▶ _Set problem_: Draw out every line with the word "None" from the listing below.

▶ _Exercise material_:
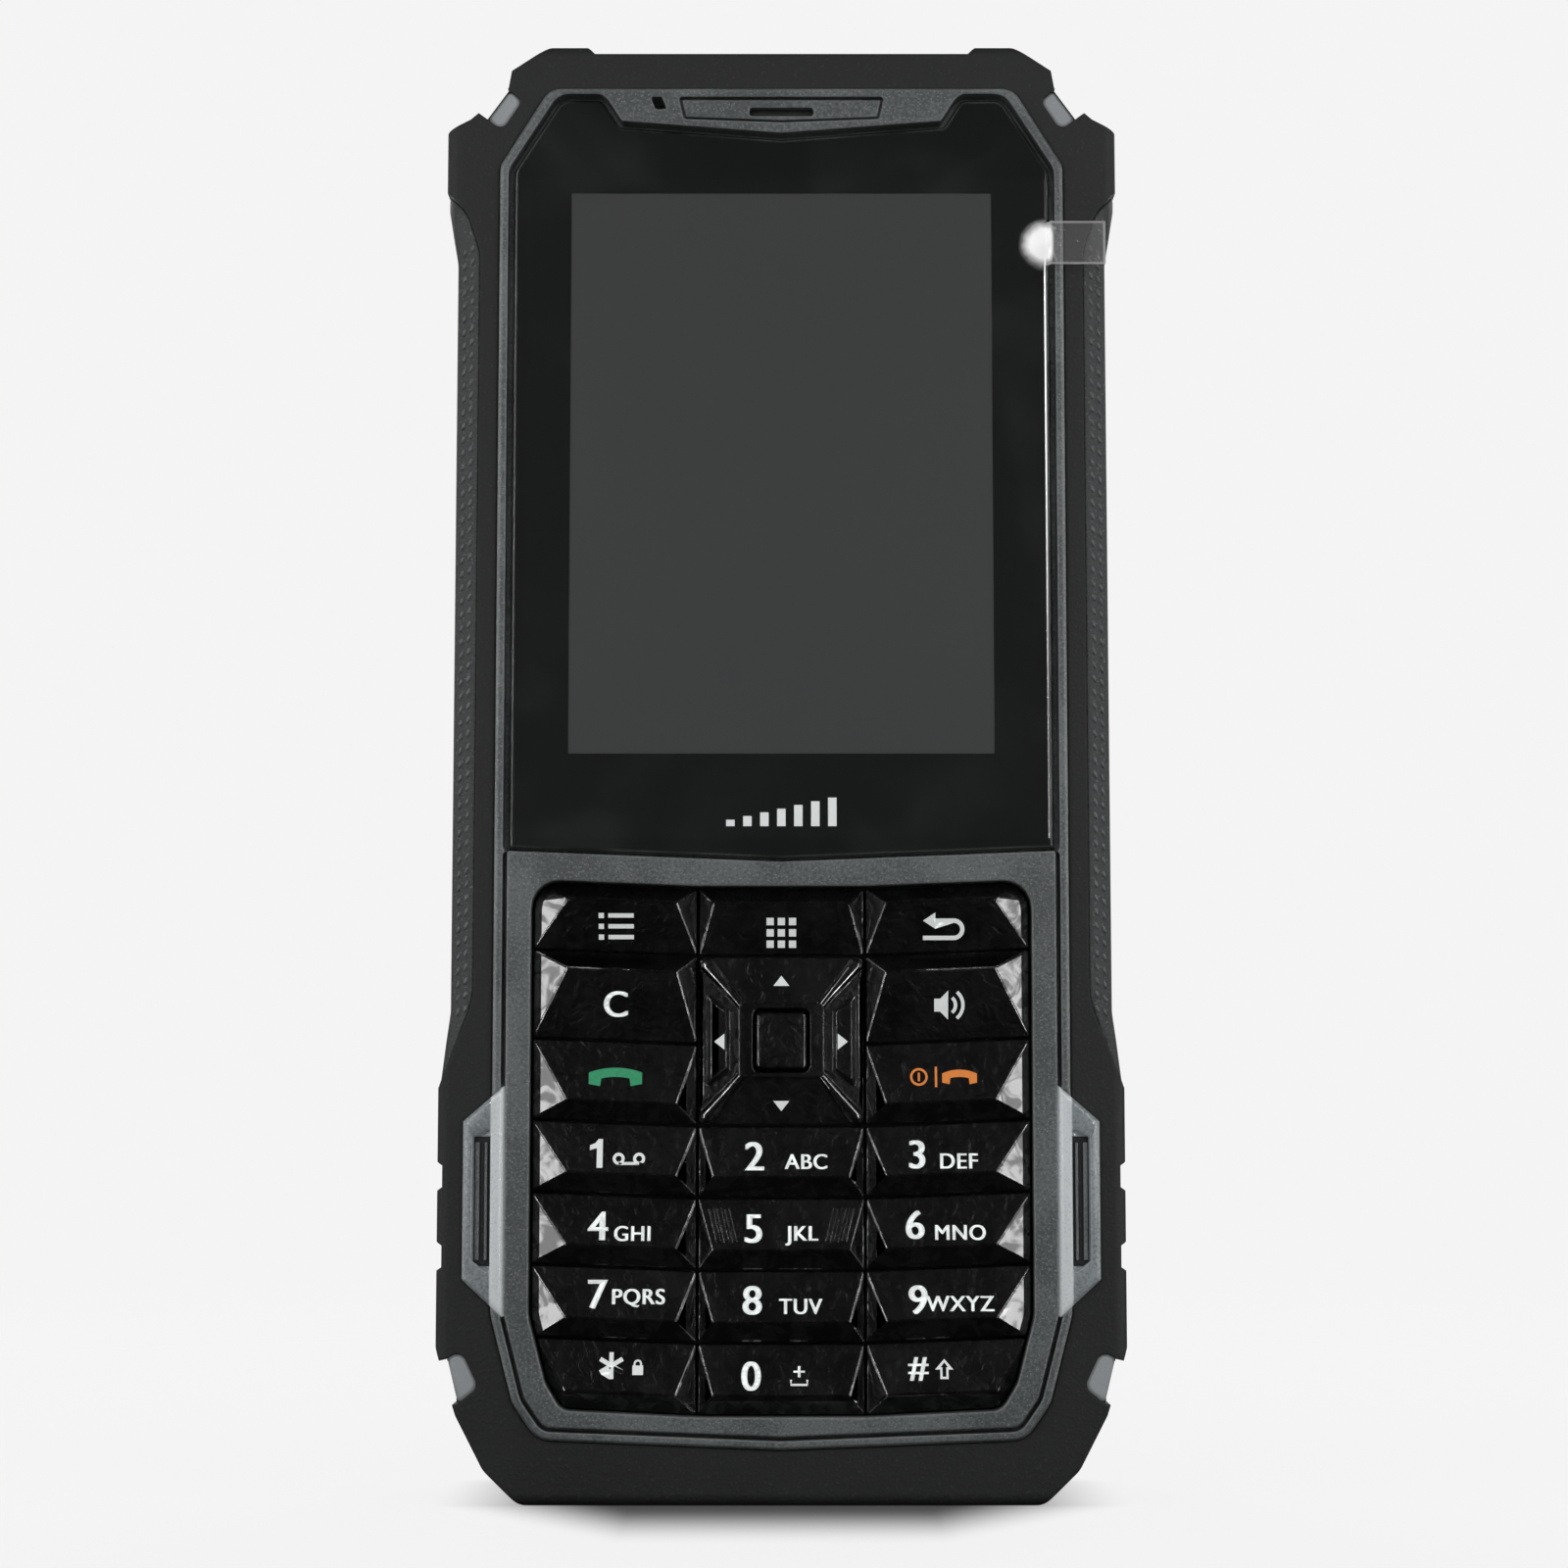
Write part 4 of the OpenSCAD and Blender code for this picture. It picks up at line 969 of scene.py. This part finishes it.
...
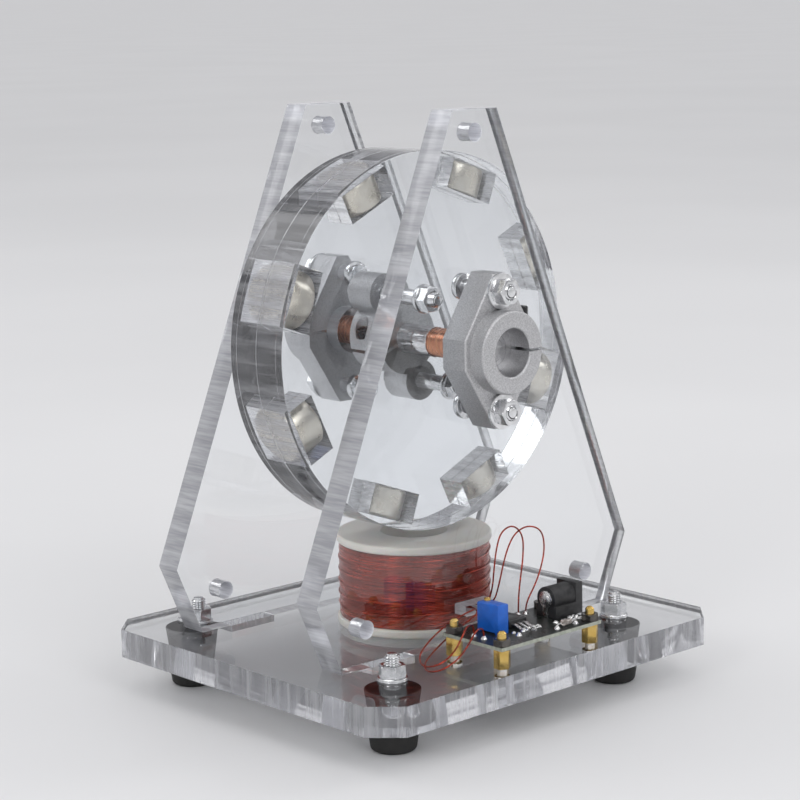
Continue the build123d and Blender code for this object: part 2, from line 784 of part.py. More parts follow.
---
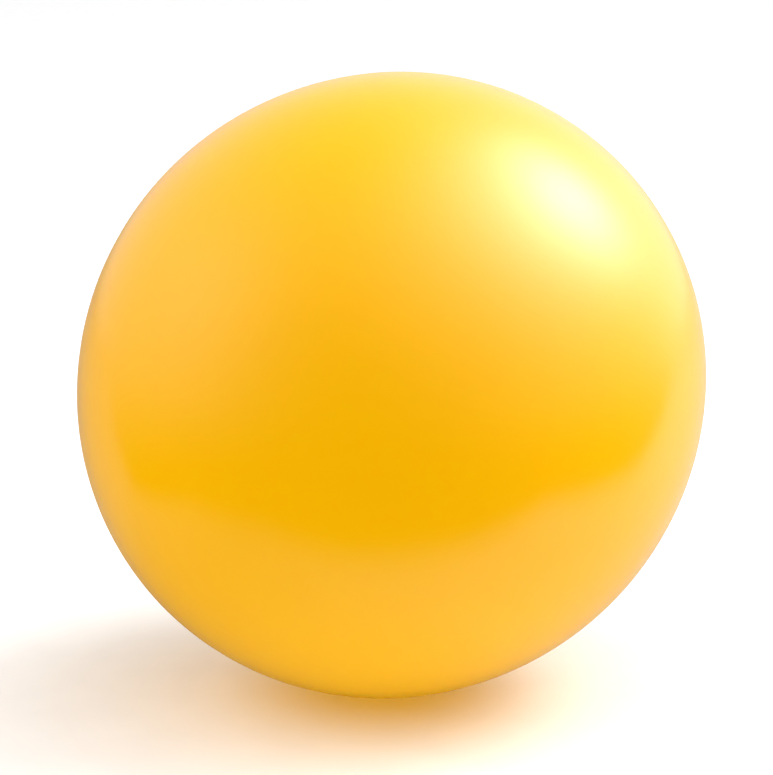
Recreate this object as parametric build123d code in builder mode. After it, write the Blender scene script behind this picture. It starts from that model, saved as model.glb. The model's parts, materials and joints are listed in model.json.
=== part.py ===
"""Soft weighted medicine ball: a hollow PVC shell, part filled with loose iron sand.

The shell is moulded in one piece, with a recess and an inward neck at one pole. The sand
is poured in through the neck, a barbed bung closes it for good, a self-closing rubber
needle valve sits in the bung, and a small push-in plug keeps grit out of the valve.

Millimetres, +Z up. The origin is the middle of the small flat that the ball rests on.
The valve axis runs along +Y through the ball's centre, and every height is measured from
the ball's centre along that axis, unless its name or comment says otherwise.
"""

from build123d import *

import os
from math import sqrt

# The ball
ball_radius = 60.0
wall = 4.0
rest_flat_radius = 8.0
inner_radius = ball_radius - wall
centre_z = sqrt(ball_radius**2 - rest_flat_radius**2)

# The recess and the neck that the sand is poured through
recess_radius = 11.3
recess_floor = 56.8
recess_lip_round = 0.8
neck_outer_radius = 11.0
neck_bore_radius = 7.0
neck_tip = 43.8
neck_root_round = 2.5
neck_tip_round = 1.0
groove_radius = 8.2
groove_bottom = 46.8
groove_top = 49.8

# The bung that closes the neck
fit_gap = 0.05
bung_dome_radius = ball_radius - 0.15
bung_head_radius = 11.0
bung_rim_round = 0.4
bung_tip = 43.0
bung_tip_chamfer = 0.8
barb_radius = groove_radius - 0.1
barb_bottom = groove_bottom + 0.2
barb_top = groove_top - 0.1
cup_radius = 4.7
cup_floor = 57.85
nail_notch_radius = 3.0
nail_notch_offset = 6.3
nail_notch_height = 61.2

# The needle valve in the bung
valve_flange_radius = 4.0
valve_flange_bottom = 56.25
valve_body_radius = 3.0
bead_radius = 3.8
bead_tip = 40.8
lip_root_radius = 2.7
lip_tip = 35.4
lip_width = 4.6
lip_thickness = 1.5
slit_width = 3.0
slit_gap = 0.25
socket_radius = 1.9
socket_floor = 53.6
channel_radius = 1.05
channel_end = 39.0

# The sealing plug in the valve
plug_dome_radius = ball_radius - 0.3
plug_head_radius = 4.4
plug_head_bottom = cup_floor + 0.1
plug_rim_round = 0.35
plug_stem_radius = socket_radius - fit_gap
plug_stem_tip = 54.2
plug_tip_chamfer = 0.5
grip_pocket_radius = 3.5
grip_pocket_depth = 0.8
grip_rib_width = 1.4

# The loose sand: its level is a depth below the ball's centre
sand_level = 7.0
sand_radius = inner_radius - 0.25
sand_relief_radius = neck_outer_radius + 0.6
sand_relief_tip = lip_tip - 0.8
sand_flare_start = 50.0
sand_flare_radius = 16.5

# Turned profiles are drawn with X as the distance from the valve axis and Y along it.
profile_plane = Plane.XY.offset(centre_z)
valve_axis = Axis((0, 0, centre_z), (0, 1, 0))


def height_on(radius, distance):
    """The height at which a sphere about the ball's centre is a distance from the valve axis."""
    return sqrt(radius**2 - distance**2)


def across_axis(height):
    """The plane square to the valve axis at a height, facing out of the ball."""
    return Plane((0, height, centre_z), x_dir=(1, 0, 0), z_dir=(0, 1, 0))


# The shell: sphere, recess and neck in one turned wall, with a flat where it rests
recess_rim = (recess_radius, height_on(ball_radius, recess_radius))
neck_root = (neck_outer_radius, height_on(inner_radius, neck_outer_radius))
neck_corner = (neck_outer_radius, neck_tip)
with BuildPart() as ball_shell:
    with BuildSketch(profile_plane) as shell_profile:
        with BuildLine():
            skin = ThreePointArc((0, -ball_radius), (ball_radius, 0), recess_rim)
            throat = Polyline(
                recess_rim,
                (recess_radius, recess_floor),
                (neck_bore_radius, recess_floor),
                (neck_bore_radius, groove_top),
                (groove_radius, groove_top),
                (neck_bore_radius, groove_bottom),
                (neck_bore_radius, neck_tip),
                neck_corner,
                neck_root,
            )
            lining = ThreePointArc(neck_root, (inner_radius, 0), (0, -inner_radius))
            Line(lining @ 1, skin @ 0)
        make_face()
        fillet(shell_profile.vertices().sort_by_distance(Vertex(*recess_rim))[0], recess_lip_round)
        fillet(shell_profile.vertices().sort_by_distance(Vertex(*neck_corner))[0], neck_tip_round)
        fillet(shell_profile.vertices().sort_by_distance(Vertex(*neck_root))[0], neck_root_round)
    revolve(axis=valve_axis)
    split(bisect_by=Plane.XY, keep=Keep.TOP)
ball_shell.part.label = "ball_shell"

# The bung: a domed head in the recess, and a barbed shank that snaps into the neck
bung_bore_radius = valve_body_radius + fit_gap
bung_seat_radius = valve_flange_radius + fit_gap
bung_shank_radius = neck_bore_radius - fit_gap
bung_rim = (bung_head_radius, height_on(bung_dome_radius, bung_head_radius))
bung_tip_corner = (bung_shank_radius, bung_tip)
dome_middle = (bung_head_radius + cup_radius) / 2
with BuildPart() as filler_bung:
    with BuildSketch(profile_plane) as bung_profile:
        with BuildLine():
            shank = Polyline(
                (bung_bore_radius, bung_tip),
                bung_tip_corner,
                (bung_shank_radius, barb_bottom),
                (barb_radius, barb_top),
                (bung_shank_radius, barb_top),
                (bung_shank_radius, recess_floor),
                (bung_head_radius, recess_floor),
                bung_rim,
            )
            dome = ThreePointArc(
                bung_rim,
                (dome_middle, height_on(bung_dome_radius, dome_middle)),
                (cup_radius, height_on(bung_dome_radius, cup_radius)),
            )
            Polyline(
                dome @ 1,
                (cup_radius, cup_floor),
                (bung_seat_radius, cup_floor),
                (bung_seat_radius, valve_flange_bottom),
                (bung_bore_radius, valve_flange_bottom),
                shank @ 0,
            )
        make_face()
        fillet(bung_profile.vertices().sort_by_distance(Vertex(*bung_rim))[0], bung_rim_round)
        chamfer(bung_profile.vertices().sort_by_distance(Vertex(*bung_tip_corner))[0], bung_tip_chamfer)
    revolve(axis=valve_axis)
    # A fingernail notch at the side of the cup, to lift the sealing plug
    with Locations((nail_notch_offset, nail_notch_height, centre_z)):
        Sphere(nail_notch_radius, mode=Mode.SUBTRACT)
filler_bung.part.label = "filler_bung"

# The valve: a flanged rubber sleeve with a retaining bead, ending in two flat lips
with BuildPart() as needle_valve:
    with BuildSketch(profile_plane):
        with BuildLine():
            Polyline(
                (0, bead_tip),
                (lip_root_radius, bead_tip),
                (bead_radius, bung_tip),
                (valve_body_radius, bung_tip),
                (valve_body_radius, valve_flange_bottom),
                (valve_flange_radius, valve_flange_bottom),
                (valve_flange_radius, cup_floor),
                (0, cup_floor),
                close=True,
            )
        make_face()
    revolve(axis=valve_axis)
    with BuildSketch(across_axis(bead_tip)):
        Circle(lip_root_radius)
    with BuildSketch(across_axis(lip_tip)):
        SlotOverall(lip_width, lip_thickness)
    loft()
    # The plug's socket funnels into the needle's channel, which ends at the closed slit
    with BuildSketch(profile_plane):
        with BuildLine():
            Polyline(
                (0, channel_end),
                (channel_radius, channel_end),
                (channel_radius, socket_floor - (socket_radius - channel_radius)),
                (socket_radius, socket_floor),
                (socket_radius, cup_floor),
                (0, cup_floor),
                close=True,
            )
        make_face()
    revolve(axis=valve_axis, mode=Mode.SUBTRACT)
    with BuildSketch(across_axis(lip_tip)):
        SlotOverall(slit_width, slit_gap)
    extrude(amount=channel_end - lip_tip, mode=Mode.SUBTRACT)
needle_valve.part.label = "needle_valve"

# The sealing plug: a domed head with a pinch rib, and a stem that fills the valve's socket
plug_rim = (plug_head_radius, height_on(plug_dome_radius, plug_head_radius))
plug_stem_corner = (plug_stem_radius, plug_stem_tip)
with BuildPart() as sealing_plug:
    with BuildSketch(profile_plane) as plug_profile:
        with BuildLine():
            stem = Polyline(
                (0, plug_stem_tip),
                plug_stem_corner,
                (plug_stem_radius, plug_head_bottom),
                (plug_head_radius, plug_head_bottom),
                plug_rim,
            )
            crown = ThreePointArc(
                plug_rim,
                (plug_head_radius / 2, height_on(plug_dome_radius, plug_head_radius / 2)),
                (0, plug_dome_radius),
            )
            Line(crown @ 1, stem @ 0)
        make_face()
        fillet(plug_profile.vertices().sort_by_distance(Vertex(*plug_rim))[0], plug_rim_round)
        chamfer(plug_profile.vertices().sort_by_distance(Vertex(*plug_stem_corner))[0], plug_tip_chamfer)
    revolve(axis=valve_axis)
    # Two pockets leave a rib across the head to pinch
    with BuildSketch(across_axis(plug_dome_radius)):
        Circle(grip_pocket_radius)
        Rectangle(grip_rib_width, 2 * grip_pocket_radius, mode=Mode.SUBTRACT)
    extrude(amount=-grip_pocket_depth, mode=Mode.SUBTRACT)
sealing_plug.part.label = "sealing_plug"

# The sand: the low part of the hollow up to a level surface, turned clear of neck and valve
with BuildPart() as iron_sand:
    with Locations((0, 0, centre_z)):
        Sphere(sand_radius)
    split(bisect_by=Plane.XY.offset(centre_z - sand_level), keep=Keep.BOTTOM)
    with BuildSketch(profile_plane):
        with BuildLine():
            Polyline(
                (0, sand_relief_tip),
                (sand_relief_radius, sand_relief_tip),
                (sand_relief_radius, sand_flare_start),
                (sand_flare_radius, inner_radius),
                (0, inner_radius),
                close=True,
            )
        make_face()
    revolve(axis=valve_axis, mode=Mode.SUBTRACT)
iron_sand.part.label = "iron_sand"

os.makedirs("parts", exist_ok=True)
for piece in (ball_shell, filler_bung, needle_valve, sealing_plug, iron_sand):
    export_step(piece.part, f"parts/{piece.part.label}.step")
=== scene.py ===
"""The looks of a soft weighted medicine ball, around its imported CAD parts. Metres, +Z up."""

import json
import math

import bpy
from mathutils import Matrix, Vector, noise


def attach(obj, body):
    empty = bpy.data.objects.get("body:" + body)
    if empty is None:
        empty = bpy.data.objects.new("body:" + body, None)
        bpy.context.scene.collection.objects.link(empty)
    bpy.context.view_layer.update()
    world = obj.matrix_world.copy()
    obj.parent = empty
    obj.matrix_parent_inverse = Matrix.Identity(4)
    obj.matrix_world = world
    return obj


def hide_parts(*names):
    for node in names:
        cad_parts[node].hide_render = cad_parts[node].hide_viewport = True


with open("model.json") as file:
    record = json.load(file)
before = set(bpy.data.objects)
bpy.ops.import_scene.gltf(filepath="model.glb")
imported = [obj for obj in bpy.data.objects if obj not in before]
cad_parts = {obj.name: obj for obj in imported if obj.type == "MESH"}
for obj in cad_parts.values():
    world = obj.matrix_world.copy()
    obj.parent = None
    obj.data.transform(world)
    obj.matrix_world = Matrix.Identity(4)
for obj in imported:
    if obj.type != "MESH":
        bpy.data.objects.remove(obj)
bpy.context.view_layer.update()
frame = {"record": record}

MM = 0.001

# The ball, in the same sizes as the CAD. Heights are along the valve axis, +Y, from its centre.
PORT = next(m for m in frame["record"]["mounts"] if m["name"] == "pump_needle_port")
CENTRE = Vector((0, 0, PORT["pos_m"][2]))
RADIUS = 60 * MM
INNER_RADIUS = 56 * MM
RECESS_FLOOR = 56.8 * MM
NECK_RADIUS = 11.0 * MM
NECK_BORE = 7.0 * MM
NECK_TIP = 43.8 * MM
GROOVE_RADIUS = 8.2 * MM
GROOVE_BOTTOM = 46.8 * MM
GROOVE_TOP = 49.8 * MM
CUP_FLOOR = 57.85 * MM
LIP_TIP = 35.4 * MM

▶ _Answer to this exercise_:
    if empty is None:
        empty = bpy.data.objects.new("body:" + body, None)
    obj.parent = None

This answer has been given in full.